In terms of its own governance, the IMF expects to make good progress in how member states' quotas (financial contributions) and voting power are determined at the Tokyo meeting, he says.
That follows a statement in April from the IMF's steering body, the International Monetary and Financial Committee, that there was an urgent need to make quota changes by the time of the Tokyo meeting, to enhance the fund's "legitimacy and credibility".
Seeking to reflect the increased economic importance of emerging-market members such as China, Brazil, India and Russia in the world economy, the IMF announced in 2010 the quota and governance reform package. It includes a major realignment of quota "shares" among members and increased voting power for big developing countries.
The committee in April endorsed the adoption of a "simple and transparent" formula for determining quotas that "better reflects members' relative positions in the world economy". That seemed to acknowledge the developing countries' view that shares should be tied more closely to gross domestic product.
The IMF has said it will complete the review of its shares-allotment formula by January and the next quota review by January 2014.
When the 2012 reform takes effect, China's quota share in the IMF will increase to 6.4 percent from the current 4 percent, following the United States and Japan.

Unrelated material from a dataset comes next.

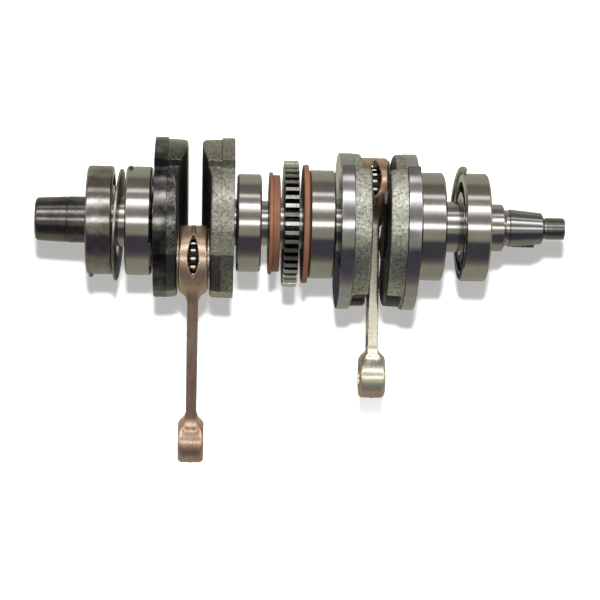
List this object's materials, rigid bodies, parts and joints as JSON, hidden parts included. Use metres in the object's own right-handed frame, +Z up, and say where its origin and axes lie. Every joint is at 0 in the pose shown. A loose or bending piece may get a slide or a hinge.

"China's economic reform has achieved remarkable results in the past 30 years," Lin says. It has brought an average 10 percent increase in output per year, and millions of people out of poverty. "However, while the economy still has potential for fast growth, it faces many challenges."
After rapid growth driven by investment and exports, China now needs to upgrade its economic structure and rely more on domestic consumption to sustain growth and prosperity, says Lin, who believes Beijing's goal of 7.5 percent growth this year is achievable.
For China, he says, the challenges are to implement restructuring policies and overcome weakened demand from other countries due to the global slowdown.
"It shows that the government pays attention to both the speed and the quality of economic growth."